┌────────
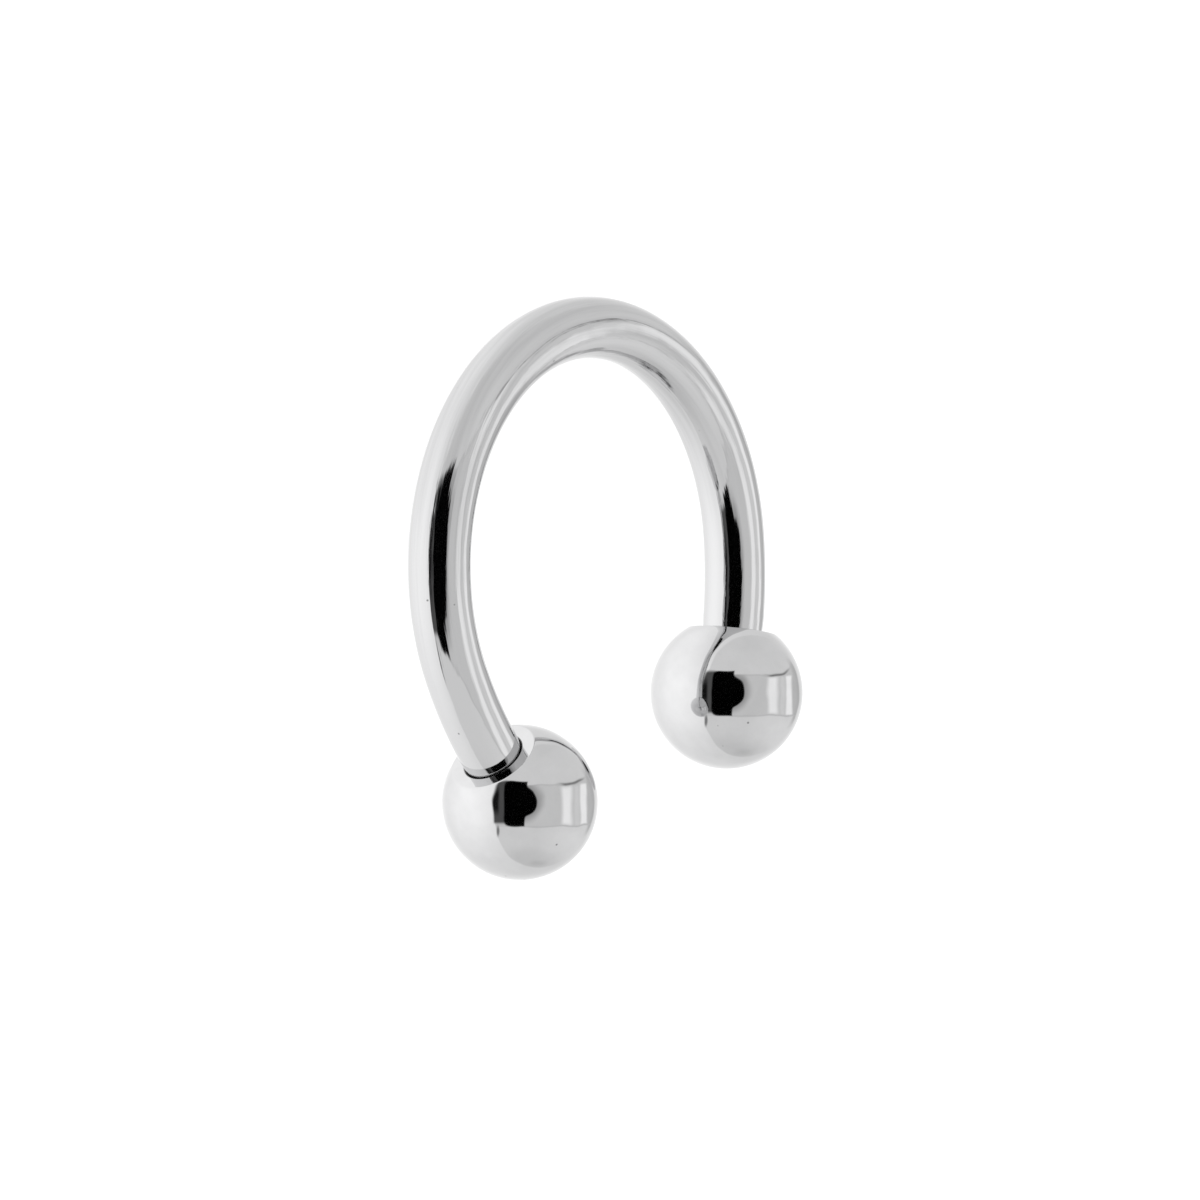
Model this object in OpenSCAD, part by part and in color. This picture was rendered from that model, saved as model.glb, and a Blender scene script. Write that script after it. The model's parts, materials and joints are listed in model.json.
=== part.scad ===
// Horseshoe barbell: a round wire bent to a horseshoe, with a threaded ball on each end.
// It lies on its side, on its two balls and on the closed end of the bend.
// The origin is on the surface under it, below the centre of the bend.
// +Y points to the closed end and +Z up, and all sizes are in millimetres.

/* [Bar] */
// Thickness of the wire, a 16 gauge
wire_d = 1.2; // [1.2:0.05:1.3]
// Clear width inside the bend
inner_d = 7.9; // [7:0.1:12]
// Turn of the round bend on each side of its middle, in degrees
half_bend = 100.5; // [95:0.1:105]
// Radius of the wider curve, along the middle of the wire, in which each end runs on to its ball
ease_r = 7.4; // [6.5:0.1:12]
// Turn of that wider curve, in degrees
ease_turn = 14.9; // [10:0.1:16]

/* [Balls] */
// Width of each ball
ball_d = 3.0; // [2.8:0.1:4]
// Width of the flat where the bar goes in
flat_d = 1.74; // [1.6:0.02:2]

/* [Threaded ends] */
// Width of the threaded end over its crests, drawn plain
pin_d = 1.14; // [1:0.01:1.16]
// Length of the threaded end inside the ball
pin_len = 1.7; // [1:0.1:1.8]
// Width of the chamfered tip of the threaded end
tip_d = 0.9; // [0.5:0.05:0.95]
// Width of the hole in the ball
bore_d = 1.2; // [1.18:0.01:1.24]
// Depth of the hole below the flat
bore_depth = 1.9; // [1.85:0.05:2.2]
// Width of the countersink at the mouth of the hole
mouth_d = 1.25; // [1.24:0.01:1.5]

/* [Hidden] */
$fn = 96;
steel = [0.78, 0.79, 0.80];
wire_r = wire_d / 2;
ball_r = ball_d / 2;
bend_r = inner_d / 2 + wire_r;
// Depth of the mouth's countersink and of the tip's chamfer, both cut at 45 degrees
mouth_depth = (mouth_d - bore_d) / 2;
tip_len = (pin_d - tip_d) / 2;
// Height of the drill's 118 degree point at the bottom of the hole
drill_point = bore_d / 2 / tan(59);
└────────
Task description:
Everything from the first line through the line containing "are in millimetres." should be quoted exactly, and nothing beyond it.

Written solution:
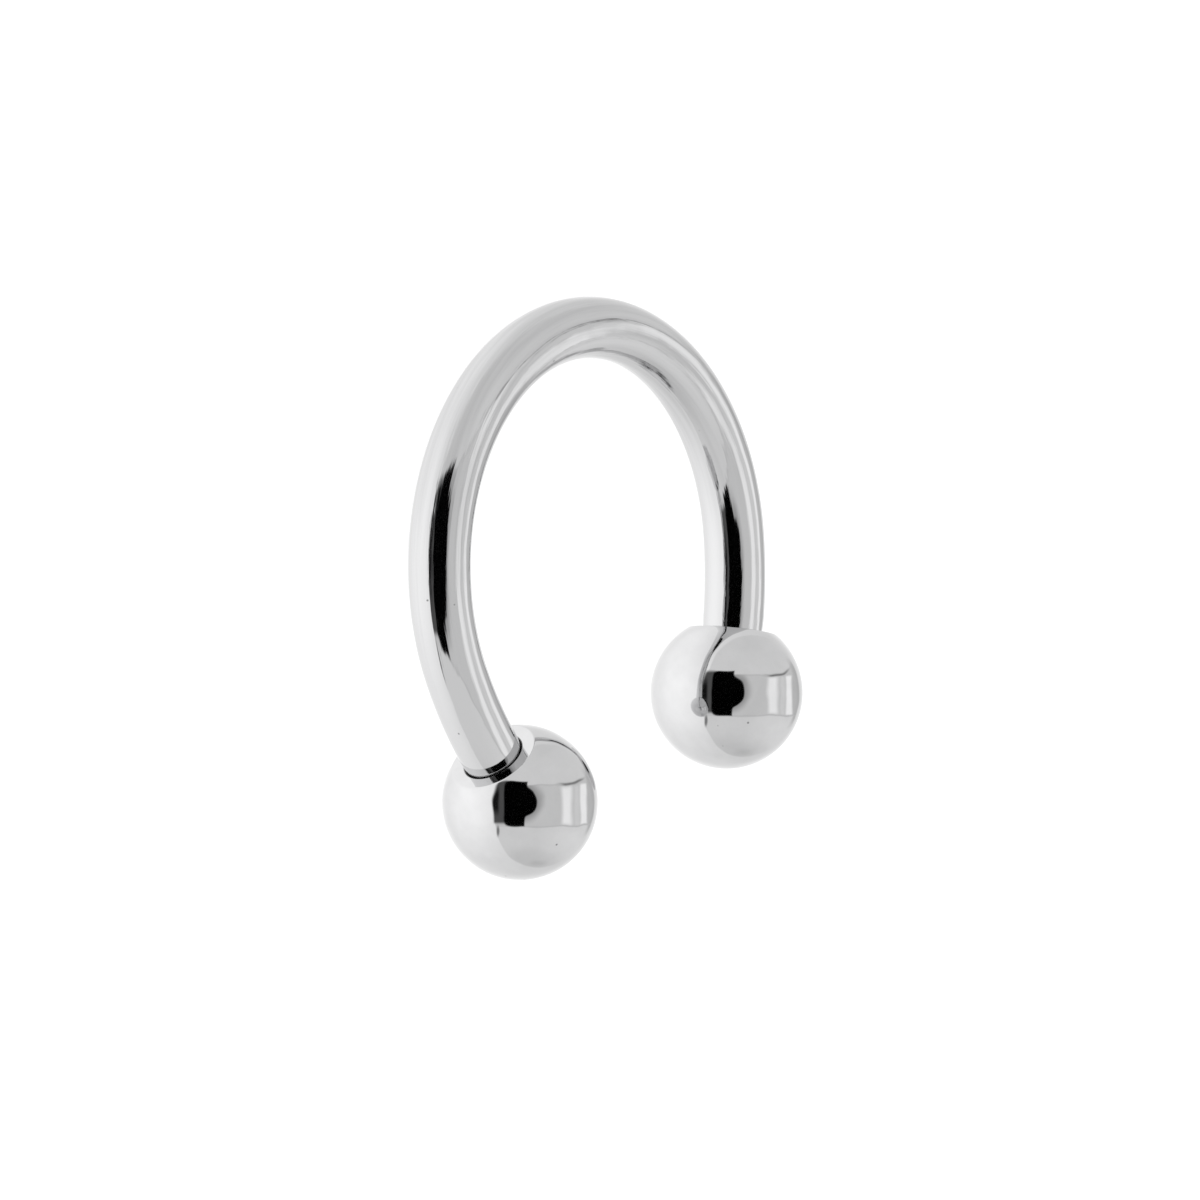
Model this object in OpenSCAD, part by part and in color. This picture was rendered from that model, saved as model.glb, and a Blender scene script. Write that script after it. The model's parts, materials and joints are listed in model.json.
=== part.scad ===
// Horseshoe barbell: a round wire bent to a horseshoe, with a threaded ball on each end.
// It lies on its side, on its two balls and on the closed end of the bend.
// The origin is on the surface under it, below the centre of the bend.
// +Y points to the closed end and +Z up, and all sizes are in millimetres.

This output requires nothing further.